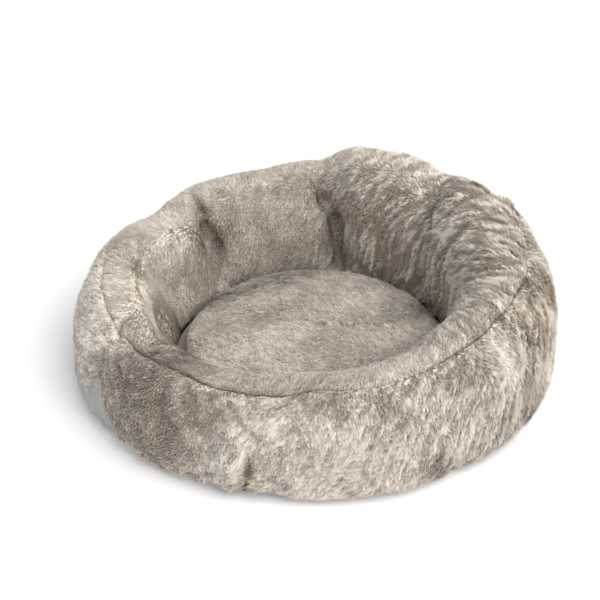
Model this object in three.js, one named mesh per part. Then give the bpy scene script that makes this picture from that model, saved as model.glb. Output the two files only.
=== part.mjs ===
// Round bolster bed for a small dog or a cat: a stuffed plush ring round a sunken well, a loose
// cushion that lifts out of the well, and a flat base with a non-slip underside.
//
// Millimetres, +Z up. The origin is the centre of the underside and -Y is the front. Angles run
// anticlockwise from +X, seen from above. The ring is designed as an even round one, and one
// function then gives every piece of it the lumps and pinches of the stuffed chambers.
import * as THREE from "three";

// Ring: eight stuffed chambers between stitched pinches.
const RING_RADIUS = 311;
const RING_WIDTH = 134;
const RING_HEIGHT = 160;
const SECTION_POWER = 2.4; // 2 is an ellipse, more is squarer
const WELL_FOOT_POWER = 4; // the wall drops straight down to the floor of the well
const OUTER_FOOT_POWER = 5; // the side drops almost straight down to the floor
const CHAMBERS = [
  // where a chamber starts, how tall it stands and how deep the pinch at its start is
  { name: "right_rear", start: 7.5, height: 181, pinch: 0.08 },
  { name: "rear_right", start: 45, height: 186, pinch: 0.13 },
  { name: "rear", start: 82.5, height: 150, pinch: 0.16 },
  { name: "rear_left", start: 135, height: 138, pinch: 0.14 },
  { name: "left", start: 165, height: 131, pinch: 0.09 },
  { name: "front_left", start: 210, height: 138, pinch: 0.08 },
  { name: "front", start: 255, height: 152, pinch: 0.04 },
  { name: "front_right", start: 300, height: 168, pinch: 0.05 },
];
const PINCH_WIDTH = 7; // degrees each side of a pinch

// On the left and in front, where the bed is got into, the wall of the well leans back.
const LEAN = 32;
const LEAN_TURN = 218; // where it leans most
const LEAN_WIDTH = 76; // degrees each side
const LEAN_FOOT = 25; // the heights between which the lean grows
const LEAN_TOP = 75;

// Skins of the ring, by their place on its section: 0 is outermost, 90 the top, 180 innermost.
const CREST_SEAM = 75;
const OUTER_HEM = -45;
const BAND_FOOT = -75;
const INNER_FOOT = 225;
const PLUSH_THICKNESS = 8; // backing cloth and pile
const BAND_THICKNESS = 3;
const FILL_GAP = 3.2; // loose wadding stands this far off its cover

// Base and floor of the well.
const SHEET_RADIUS = 282;
const SHEET_THICKNESS = 2;
const PAD_RADIUS = 184;
const PAD_THICKNESS = 7;
const LINING_RADIUS = 186;
const LINING_THICKNESS = 2;
const SEWN_GAP = 0.4; // between pieces that touch

// Loose cushion.
const CUSHION_RADIUS = 169;
const CUSHION_CROWN = 32; // above its rim seam
const CUSHION_BELLY = 20; // below its rim seam
const CUSHION_TOP_THICKNESS = 7;
const CUSHION_UNDER_THICKNESS = 2;
const CUSHION_GAP = 1;

// Fineness.
const TURN_STEP = 7.5; // degrees round the ring, which every chamber start is a multiple of
const SECTION_STEP = 15; // degrees round the ring's section
const CUSHION_STEPS = 6;

const rad = THREE.MathUtils.degToRad;
const HALF_WIDTH = RING_WIDTH / 2;
const MID_RADIUS = RING_RADIUS - HALF_WIDTH;
const RING_FOOT = SHEET_THICKNESS + SEWN_GAP;
const TURN_SEGMENTS = 360 / TURN_STEP;

function chamberEnd(index) {
  const next = CHAMBERS[(index + 1) % CHAMBERS.length].start;
  return next > CHAMBERS[index].start ? next : next + 360;
}

const CHAMBER_MIDDLES = CHAMBERS.map((chamber, index) => ({
  angle: (chamber.start + chamberEnd(index)) / 2,
  height: chamber.height,
}));

// Height of the ring, easing from the middle of one chamber to the middle of the next.
function heightAt(angle) {
  const count = CHAMBER_MIDDLES.length;
  const turned = THREE.MathUtils.euclideanModulo(angle - CHAMBER_MIDDLES[0].angle, 360);
  for (let index = 0; index < count; index++) {
    const from = CHAMBER_MIDDLES[index];
    const to = CHAMBER_MIDDLES[(index + 1) % count];
    const begin = from.angle - CHAMBER_MIDDLES[0].angle;
    const end = index + 1 < count ? to.angle - CHAMBER_MIDDLES[0].angle : 360;
    if (turned <= end) {
      return THREE.MathUtils.lerp(
        from.height,
        to.height,
        THREE.MathUtils.smoothstep(turned, begin, end),
      );
    }
  }
  return RING_HEIGHT;
}

// How much of its full width and height the ring keeps, which dips at every pinch.
function fullnessAt(angle) {
  let fullness = 1;
  for (const { start, pinch } of CHAMBERS) {
    const away = THREE.MathUtils.euclideanModulo(angle - start + 180, 360) - 180;
    fullness -= pinch * Math.exp(-((away / PINCH_WIDTH) ** 2));
  }
  return fullness;
}

// How much of its half width the wall of the well loses to its lean, at a height.
function leanAt(angle, height) {
  const away = THREE.MathUtils.euclideanModulo(angle - LEAN_TURN + 180, 360) - 180;
  const grown = THREE.MathUtils.smoothstep(height, LEAN_FOOT, LEAN_TOP);
  return (LEAN / HALF_WIDTH) * grown * Math.exp(-((away / LEAN_WIDTH) ** 4));
}

// Takes a point of the even ring to its place on the stuffed one.
function stuff(point) {
  const angle = THREE.MathUtils.radToDeg(Math.atan2(point.y, point.x));
  const radius = Math.hypot(point.x, point.y);
  const fullness = fullnessAt(angle);
  const lean = radius < MID_RADIUS ? leanAt(angle, point.z) : 0;
  const stuffedRadius = MID_RADIUS + (radius - MID_RADIUS) * fullness * (1 - lean);
  const top = heightAt(angle) * (0.5 + fullness / 2);
  const rise = (top - RING_FOOT) / (RING_HEIGHT - RING_FOOT);
  return new THREE.Vector3(
    point.x * (stuffedRadius / radius),
    point.y * (stuffedRadius / radius),
    point.z > RING_FOOT ? RING_FOOT + (point.z - RING_FOOT) * rise : point.z,
  );
}

function moveVertices(geometry, place) {
  const position = geometry.getAttribute("position");
  const point = new THREE.Vector3();
  for (let index = 0; index < position.count; index++) {
    const placed = place(point.fromBufferAttribute(position, index));
    position.setXYZ(index, placed.x, placed.y, placed.z);
  }
  geometry.computeVertexNormals();
  return geometry;
}

// A point of the even ring's section, x outwards and y up, a given depth inside its skin.
function sectionPoint(degrees, depth) {
  const turn = THREE.MathUtils.euclideanModulo(degrees, 360);
  const footPower = turn < 270 ? WELL_FOOT_POWER : OUTER_FOOT_POWER;
  const power = turn > 180 ? footPower : SECTION_POWER;
  const bend = (value) => Math.sign(value) * Math.abs(value) ** (2 / power);
  const top = RING_HEIGHT - depth;
  const foot = RING_FOOT + depth / 8;
  const across = bend(Math.cos(rad(degrees))) * (HALF_WIDTH - depth);
  const up = bend(Math.sin(rad(degrees))) * (top - foot) / 2;
  return new THREE.Vector2(MID_RADIUS + across, (top + foot) / 2 + up);
}

function arcOfSection(from, to, depth) {
  const steps = Math.round(Math.abs(to - from) / SECTION_STEP);
  const points = [];
  for (let step = 0; step <= steps; step++) {
    points.push(sectionPoint(THREE.MathUtils.lerp(from, to, step / steps), depth));
  }
  return points;
}

// A closed profile turned about the upright axis.
function turned(profile) {
  const geometry = new THREE.LatheGeometry(profile, TURN_SEGMENTS);
  return geometry.rotateX(Math.PI / 2);
}

// A skin of the ring from one place on its section to another.
function ringSkin(from, to, thickness) {
  const outside = arcOfSection(from, to, 0);
  const inside = arcOfSection(to, from, thickness);
  const profile = [...outside, ...inside, outside[0].clone()];
  return moveVertices(turned(profile), stuff);
}

// The wadding of one chamber: a capped cylinder bent round the ring, narrower at its ends.
function chamberFill(chamber, end) {
  const steps = Math.round((end - chamber.start) / TURN_STEP);
  const around = 360 / SECTION_STEP;
  const depth = PLUSH_THICKNESS + FILL_GAP;
  const middle = sectionPoint(90, RING_HEIGHT / 2).y;
  const endInset = 0.6;
  const wad = new THREE.CylinderGeometry(1, 1, steps, around, steps);
  return moveVertices(wad, (point) => {
    const step = point.y + steps / 2;
    const nearEnd = Math.min(step, steps - step);
    const inset = nearEnd < 0.5 ? endInset * (step < 1 ? 1 : -1) : 0;
    const angle = rad(chamber.start + step * TURN_STEP + inset);
    const taper = nearEnd < 0.5 ? 0.8 : 1;
    const round = Math.hypot(point.x, point.z);
    const turn = THREE.MathUtils.radToDeg(Math.atan2(point.z, point.x));
    const place = sectionPoint(THREE.MathUtils.euclideanModulo(turn, 360), depth);
    const keep = round * taper;
    const radius = MID_RADIUS + (place.x - MID_RADIUS) * keep;
    const height = middle + (place.y - middle) * keep;
    return stuff(new THREE.Vector3(radius * Math.cos(angle), radius * Math.sin(angle), height));
  });
}

// A round flat sheet whose underside is at a given height.
function disc(radius, thickness, height) {
  const sheet = new THREE.CylinderGeometry(radius, radius, thickness, TURN_SEGMENTS);
  return sheet.rotateX(Math.PI / 2).translate(0, 0, height + thickness / 2);
}

// Half of the cushion's section from the axis to the rim: a flat middle and a rounded shoulder.
function cushionArc(rise, shrink) {
  const points = [];
  for (let step = 0; step <= CUSHION_STEPS; step++) {
    const turn = (Math.PI / 2) * (step / CUSHION_STEPS);
    const radius = (CUSHION_RADIUS - shrink) * Math.sin(turn) ** 0.8;
    const lift = (Math.abs(rise) - shrink) * Math.cos(turn) ** 0.7;
    points.push(new THREE.Vector2(radius, Math.sign(rise) * Math.max(lift, 0)));
  }
  points[0].x = 0;
  points[CUSHION_STEPS].y = 0;
  return points;
}

// One face of the cushion's cover, standing off the rim seam by half a sewn gap.
function cushionSkin(rise, thickness) {
  const outside = cushionArc(rise, 0);
  const inside = cushionArc(rise, thickness).reverse();
  const profile = [...outside, ...inside];
  if (rise > 0) profile.reverse();
  const offset = (Math.sign(rise) * SEWN_GAP) / 2;
  return turned(profile).translate(0, 0, offset);
}

function cushionFill() {
  const above = cushionArc(CUSHION_CROWN, CUSHION_TOP_THICKNESS + CUSHION_GAP);
  const below = cushionArc(-CUSHION_BELLY, CUSHION_TOP_THICKNESS + CUSHION_GAP);
  const deepen = (CUSHION_BELLY - CUSHION_UNDER_THICKNESS - CUSHION_GAP)
    / (CUSHION_BELLY - CUSHION_TOP_THICKNESS - CUSHION_GAP);
  const lower = below.map((point) => new THREE.Vector2(point.x, point.y * deepen));
  return turned([...lower, ...above.reverse().slice(1)]);
}

function cloth(name, color) {
  return new THREE.MeshStandardMaterial({ name, color, roughness: 0.95, metalness: 0 });
}

const MOTTLED_PLUSH = cloth("mottled long plush", 0xb3a391);
const PLAIN_PLUSH = cloth("brushed short plush", 0xc9bba8);
const GREY_CANVAS = cloth("grey woven canvas", 0x9c9c9a);
const GRIP_CLOTH = cloth("charcoal non-slip cloth", 0x3a3a38);
const LINING_CLOTH = cloth("beige lining cloth", 0xa2988a);
const FOAM = cloth("soft foam", 0xe9e4d4);
const FIBRE = cloth("white fibre wadding", 0xf3f1ec);

function piece(name, geometry, material) {
  const mesh = new THREE.Mesh(geometry, material);
  mesh.name = name;
  return mesh;
}

function makeRing() {
  const ring = new THREE.Group();
  const outer = ringSkin(OUTER_HEM, CREST_SEAM - SEWN_GAP, PLUSH_THICKNESS);
  const inner = ringSkin(CREST_SEAM + SEWN_GAP, INNER_FOOT, PLUSH_THICKNESS);
  ring.add(piece("outer_plush_panel", outer, MOTTLED_PLUSH));
  ring.add(piece("inner_plush_panel", inner, PLAIN_PLUSH));
  CHAMBERS.forEach((chamber, index) => {
    const fill = chamberFill(chamber, chamberEnd(index));
    ring.add(piece("bolster_fill_" + chamber.name, fill, FIBRE));
  });
  return ring;
}

function makeBase() {
  const base = new THREE.Group();
  const padFoot = RING_FOOT;
  const liningFoot = padFoot + PAD_THICKNESS + SEWN_GAP;
  const band = ringSkin(BAND_FOOT, OUTER_HEM - SEWN_GAP, BAND_THICKNESS);
  base.add(piece("base_sheet", disc(SHEET_RADIUS, SHEET_THICKNESS, 0), GRIP_CLOTH));
  base.add(piece("base_band", band, GREY_CANVAS));
  base.add(piece("base_pad", disc(PAD_RADIUS, PAD_THICKNESS, padFoot), FOAM));
  base.add(piece("well_lining", disc(LINING_RADIUS, LINING_THICKNESS, liningFoot), LINING_CLOTH));
  return base;
}

function makeCushion() {
  const cushion = new THREE.Group();
  const floor = RING_FOOT + PAD_THICKNESS + SEWN_GAP + LINING_THICKNESS;
  cushion.position.z = floor + SEWN_GAP * 1.5 + CUSHION_BELLY;
  const top = cushionSkin(CUSHION_CROWN, CUSHION_TOP_THICKNESS);
  const underside = cushionSkin(-CUSHION_BELLY, CUSHION_UNDER_THICKNESS);
  cushion.add(piece("cushion_top_panel", top, PLAIN_PLUSH));
  cushion.add(piece("cushion_underside", underside, GREY_CANVAS));
  cushion.add(piece("cushion_fill", cushionFill(), FIBRE));
  return cushion;
}

const bed = new THREE.Group();
bed.add(makeRing(), makeBase(), makeCushion());

export default bed;
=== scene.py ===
"""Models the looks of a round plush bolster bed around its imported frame.

The frame gives the bodies, the sizes and the place of every piece. Everything here is in metres,
+Z up, with the origin at the centre of the bed's underside and -Y at its front. Angles are in
degrees: "turn" runs anticlockwise round the ring from +X, and "around" runs round the ring's
section, 0 outermost, 90 on top, 180 innermost.
"""
import math

import bmesh
import bpy
import numpy as np
from bpy.props import FloatProperty, FloatVectorProperty, IntProperty, PointerProperty
from mathutils import Matrix, Vector


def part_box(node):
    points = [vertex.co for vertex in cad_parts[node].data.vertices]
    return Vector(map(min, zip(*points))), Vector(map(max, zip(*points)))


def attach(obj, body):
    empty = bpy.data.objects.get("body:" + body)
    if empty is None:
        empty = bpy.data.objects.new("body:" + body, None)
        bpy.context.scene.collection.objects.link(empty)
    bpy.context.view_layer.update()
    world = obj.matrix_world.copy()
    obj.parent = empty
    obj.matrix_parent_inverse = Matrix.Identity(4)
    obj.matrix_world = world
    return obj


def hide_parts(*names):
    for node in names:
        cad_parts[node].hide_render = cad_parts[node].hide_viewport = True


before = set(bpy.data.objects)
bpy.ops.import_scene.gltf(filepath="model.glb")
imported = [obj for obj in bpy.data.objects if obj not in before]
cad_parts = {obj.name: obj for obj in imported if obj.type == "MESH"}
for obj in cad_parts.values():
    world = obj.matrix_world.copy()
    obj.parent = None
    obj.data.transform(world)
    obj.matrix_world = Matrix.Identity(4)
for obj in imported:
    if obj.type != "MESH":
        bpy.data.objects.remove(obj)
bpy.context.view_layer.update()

bl_info = {
    "name": "Plush bolster bed",
    "version": (1, 0, 0),
    "blender": (4, 5, 0),
    "location": "View3D > Sidebar > Bolster bed",
    "description": "Models a round plush bolster bed around its packed frame",
    "category": "Add Mesh",
}

MM = 0.001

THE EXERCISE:
Up to and including the line with "import * as", repeat the data exactly, starting from its first line; nothing else belongs in the response.

EXERCISE RESPONSE:
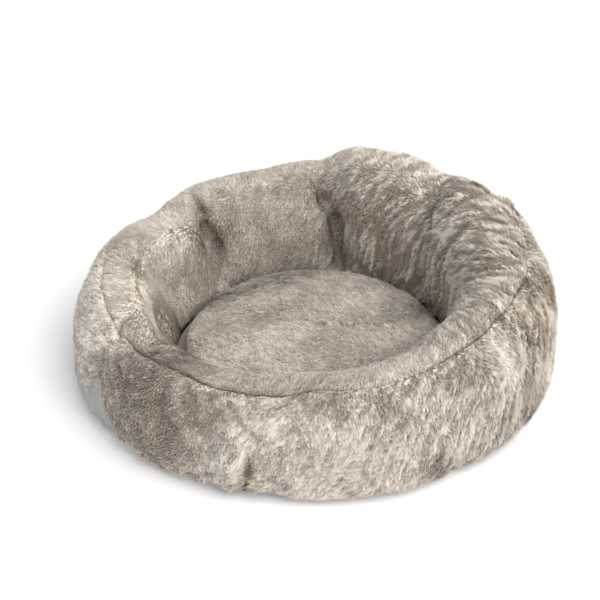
Model this object in three.js, one named mesh per part. Then give the bpy scene script that makes this picture from that model, saved as model.glb. Output the two files only.
=== part.mjs ===
// Round bolster bed for a small dog or a cat: a stuffed plush ring round a sunken well, a loose
// cushion that lifts out of the well, and a flat base with a non-slip underside.
//
// Millimetres, +Z up. The origin is the centre of the underside and -Y is the front. Angles run
// anticlockwise from +X, seen from above. The ring is designed as an even round one, and one
// function then gives every piece of it the lumps and pinches of the stuffed chambers.
import * as THREE from "three";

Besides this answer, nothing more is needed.